Given the totality of the circumstances here, it is highly doubtful that the jury could have been expected to begin its deliberations anew as opposed to the deliberating jurors simply informing the substituted juror of their respective positions based on their twelve hours of deliberations and then continuing deliberations from that point. The fact that the verdict was arrived at fifty-nine minutes later corroborates the unrealistic expectation that the jury was capable at that point in time to start deliberations anew. The decision had already been made at defendant's expense with little or no input from the alternate juror.

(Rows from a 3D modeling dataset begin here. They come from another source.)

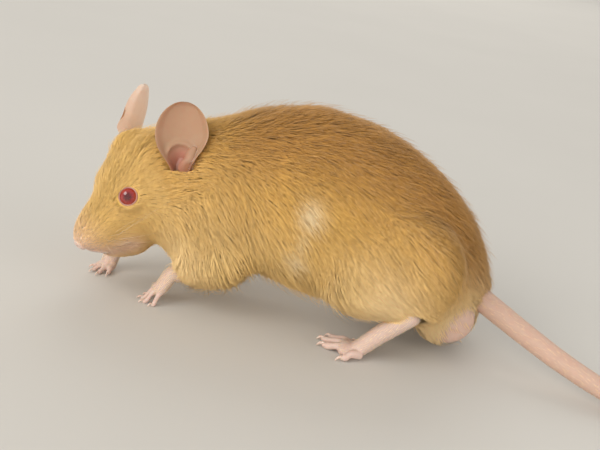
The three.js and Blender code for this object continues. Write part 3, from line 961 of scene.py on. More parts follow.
@dataclass(frozen=True)
class Tail:
    """The tail as a tapering tube laid on the floor."""

    route: tuple = ((33.6, 2.2, 14.0), (39.5, 1.2, 11.6), (47.5, -1.6, 8.5), (56, -4.8, 5.6),
                    (65.5, -8.3, 3.3), (76, -11.8, 1.95), (88, -14.9, 1.45), (100, -16.0, 1.1),
                    (110, -14.8, 0.8), (118, -12.4, 0.5))
    radii: tuple = (2.42, 2.17, 1.82, 1.32, 0.55)
    sides: int = 28
    steps: int = 220

    def grid(self) -> Array:
        """The tail's surface, flattened where it lies on the floor."""
        made = tube(self.route, self.radii, self.radii, self.sides, self.steps, (0.3, 0.8))
        made[..., 2] = np.maximum(made[..., 2], ON_FLOOR)
        return made


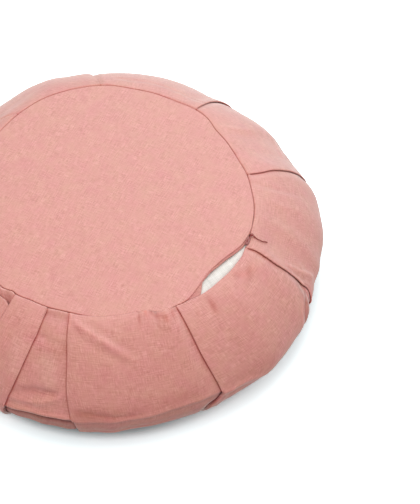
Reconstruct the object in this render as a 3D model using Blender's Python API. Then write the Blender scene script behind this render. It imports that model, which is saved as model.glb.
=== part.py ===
"""Zafu: a round floor cushion, a filled case in a linen cover with a pleated side band.

Units are metres, +Z is up, and the origin is on the floor under the middle of the cushion. Bearings are in
degrees, clockwise as seen from above, from the back (+Y), so that 90 is the right side (+X) and 180 the front.
"""
import math

import bpy
from mathutils import Vector

# Driving sizes of the filled cover, measured to the middle of the cloth.
WIDEST_RADIUS = 0.1895
WIDEST_HEIGHT = 0.0444
TOP_SEAM_HEIGHT = 0.1140
BOTTOM_SEAM_HEIGHT = 0.0045
BOTTOM_SEAM_RADIUS = 0.1255
TOP_CROWN = 0.0045
ROUNDNESS_ABOVE = 1.46   # 2 is an ellipse, less is a flatter shoulder
ROUNDNESS_BELOW = 2.0

# Cloth.
CLOTH = 0.0010           # thickness of the linen
LAYER_PITCH = 0.0015     # from the middle of one folded layer to the middle of the next
GAP = 0.0004             # between neighbouring pieces
FADE = 0.011             # along the band, over which a panel rises onto the pleat at its end
BILLOW = 0.0018          # how far a panel stands out between its pleats

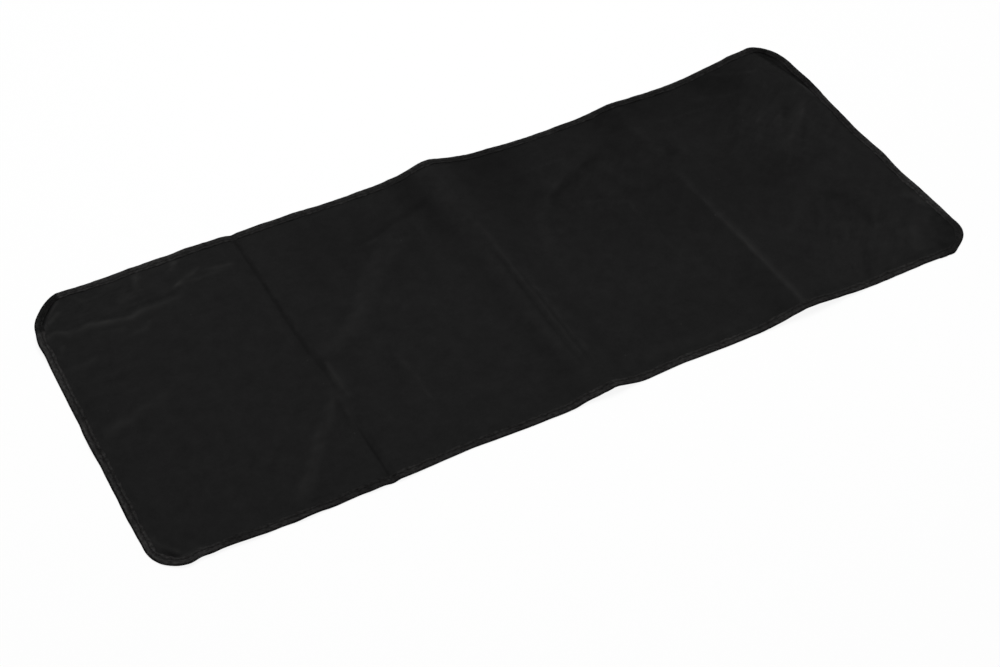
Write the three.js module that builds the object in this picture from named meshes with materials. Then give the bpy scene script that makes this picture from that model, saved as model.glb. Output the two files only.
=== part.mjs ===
// A keyboard dust cover: one flat panel of cloth with rounded corners, its raw edge wrapped in a
// folded binding tape. It lies spread out. Three creases, left by storing it folded in four, run
// across it, and soft swells and two lifted corners raise it here and there between them.
//
// Millimetres. +X runs along the length and +Y towards the far long edge, and +Z is up from the
// surface that the cover lies on. The origin is on that surface, under the middle of the cover.

import * as THREE from 'three';

// ---- Driving sizes

const coverLength = 980; // over the binding
const coverWidth = 400;
const cornerRadius = 40;
const clothThickness = 1;
const tapeThickness = 1;
const bindingWidth = 10; // how far the tape reaches in from the edge, on both faces
const foldChamfer = 1.1; // where the tape turns round the edge
const gap = 0.3; // between the cloth and the tape

const slopeFoot = 18; // past the binding the cloth slopes down to the surface, this far in

// Creases run right across, from the near edge to the far one, and lean and change on the way.
// at is the place along the length; a shift moves one end of the crease along it. A reach is how
// far the rise spreads to that side. A ridge stands at its own line, a valley beside it.
const creases = [
  {
    name: 'left valley', shape: 'valley', at: -243,
    nearShift: 0, farShift: -3.5, nearHeight: 2, farHeight: 1.3,
    nearLeftReach: 48, nearRightReach: 46, farLeftReach: 52, farRightReach: 44,
  },
  {
    name: 'middle ridge', shape: 'tent', at: 4,
    nearShift: 10.5, farShift: -8.5, nearHeight: 7.6, farHeight: 13.8,
    nearLeftReach: 52, nearRightReach: 30, farLeftReach: 54, farRightReach: 64,
  },
  {
    name: 'right ridge', shape: 'tent', at: 257,
    nearShift: 0, farShift: -7, nearHeight: 8.5, farHeight: 5.4,
    nearLeftReach: 64, nearRightReach: 84, farLeftReach: 66, farRightReach: 70,
  },
];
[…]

Here, we acknowledge that the length of the reconstituted jury's deliberations was approximately two hours -- considerably less than the original jury deliberations. However, the disparity in the length of deliberations in the present case is not nearly as disproportionate as in Richard A. Williams, where the initial jury spent hours deliberating and the reconstituted jury reached a verdict within minutes after an alternate juror joined the "new" deliberations. There is "[n]o bright line rule in respect of the length of jury deliberations [that] triggers a finding that deliberations have progressed too far to permit the substitution of an alternate." State v. Joel Williams, 171 N.J. 151, 169 (2002). "The concern in determining whether substitution can take place at a given point in the deliberations is not merely the length of time that the jury has deliberated but the effect that the progress in deliberations will have on the reconstituted jury's ability truly to begin deliberations anew." Valenzuela, supra, 136 N.J. at 474-75.

In this matter, the initial jury never reported or indicated through any of its questions to the court that it had reached a partial verdict. Although the initial jury asked about the consequences "if one or more charges [were] undecided, " there was no unequivocal declaration that it could not reach a decision. Finally, prior to the jury's verdict, the judge inquired whether the jurors had begun their deliberations anew once the new juror "entered the fray." The jury foreperson responded affirmatively. The jury then returned its verdict.

In analyzing the totality of the circumstances, we find no error in the trial judge's substitution of the juror and the reconstituted jury's ability to reach a proper verdict.


Finally, we find no abuse of discretion or other error in the sentence. State v. Bieniek, 200 N.J. 601, 607-08 (2010); State v. Ghertler, 114 N.J. 383, 384 (1989). We add only the following comment.

Defendant argues that the court failed to consider mitigating factor eight (circumstances unlikely to recur), N.J.S.A. 2C:44-1(b)(8). He contends that when he committed the offenses, he was an illegal immigrant who worked fourteen-hour nightshifts and lived in a crowded house. He claims that "[t]his pressure-cooker environment apparently contributed to the stabbing" and because he is subject to deportation, he will not be exposed to the same circumstances. We are not persuaded.

The standard applicable to our review of the sentence here is one of deference. Even if we would have reached a different result, we must affirm a sentence "as long as the trial court properly identifies and balances aggravating and mitigating factors that are supported by competent credible evidence in the record." State v. O'Donnell, 117 N.J. 210, 215 (1989). "[W]e [should] not substitute our judgment for that of the trial court unless the sentence is so wide of the mark as to require our intervention." State v. Spivey, 179 N.J. 229, 245 (2004) (citing State v. Carey, 168 N.J. 413, 430-31 (2001). Here, the sentence of fourteen years is below the mid-range for first-degree attempted murder so the court's decision not to consider a mitigating factor, even if applicable, was not unreasonable. The sentence imposed complies with the statutory framework and does not constitute an abuse of discretion.